After you have mastered the fine art of fund investing, you might be motivated to move into individual stocks. Personally, I have never felt the need or the desire, but there are arguments in favor of investing in stocks rather than funds and many people have done quite well by it.

  • Plan to stay in a fund for at least five years. If you’ve done your homework and selected quality funds, they will recover from the normal gyrations in the stock market if you have the patience to wait. Take a buy and hold approach to mutual fund investing.

Know what you are buying. Just because one of the funds you own has under-performed the general stock market doesn’t mean it’s a dog. You may hold a small capitalization fund at a time when large caps are leading the way; or you might be getting above-average gains from an international fund while your S&P index fund is lagging. This is normal. Don’t panic. 

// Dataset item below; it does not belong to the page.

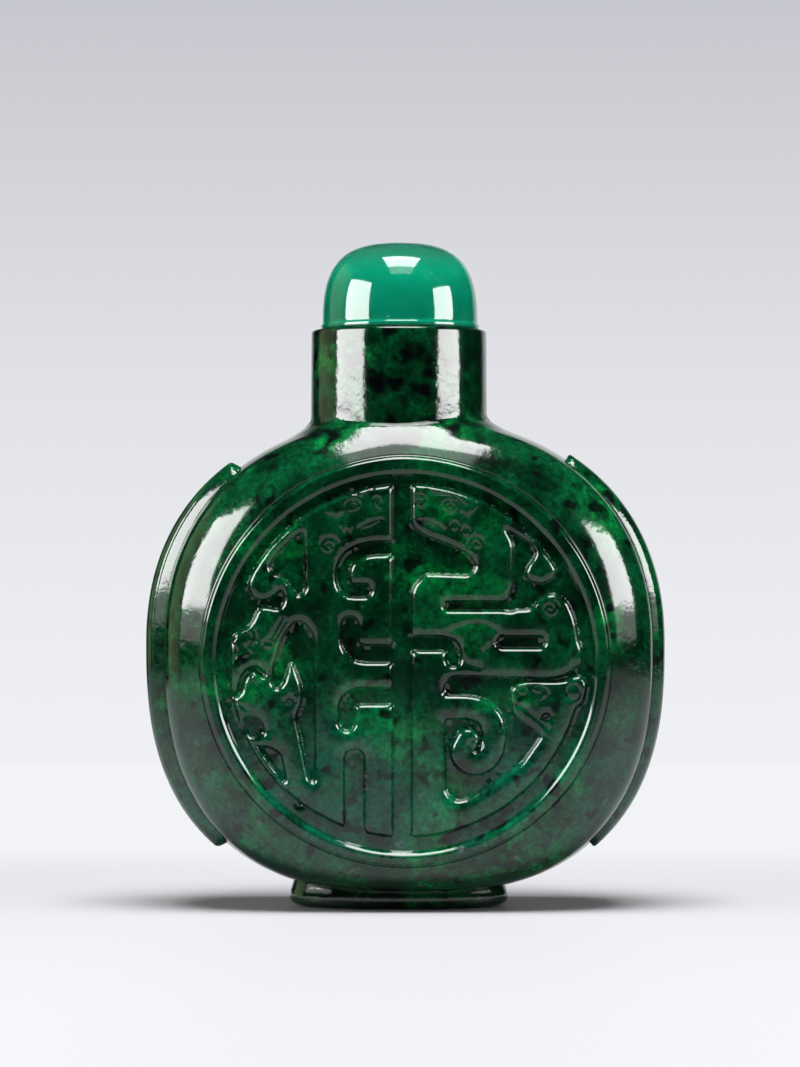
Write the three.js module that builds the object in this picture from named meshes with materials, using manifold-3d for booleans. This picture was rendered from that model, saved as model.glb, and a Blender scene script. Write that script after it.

  • Use dollar cost averaging. What’s that, you ask? It means investing a fixed amount every month. That way, you buy more shares when the fund’s price is low, fewer when it’s high (share prices change daily). Dollar cost averaging also establishes a discipline for investing.
  • Diversify your portfolio. After you have a basic stock fund or two, look at investing additional money in small-company, international, balanced, value or income funds. Because segments of the world economy do not perform in lock step, diversification helps ease the swings among market sectors.
  • Watch for hidden costs. Select no-load funds with no 12b-1 marketing fees and low expense ratios. Loads are fees charged by the investment company managing the fund. They pay for advisors’ commissions, advertising and other costs. Expense ratios are the basic costs incurred by the managers in buying and selling the stocks held within the fund. They may range from as little as 0.2 percent to as much as 6.5 percent, so be careful. Costs eat away at earnings and reduce total return.
  • Don’t invest in anything you don’t understand. Heating oil futures, derivatives, foreign currency exchange rates and other exotic investments can separate you from your money. As a rule, if you can’t explain it to your children (or your children can’t explain it to you), don’t invest in it.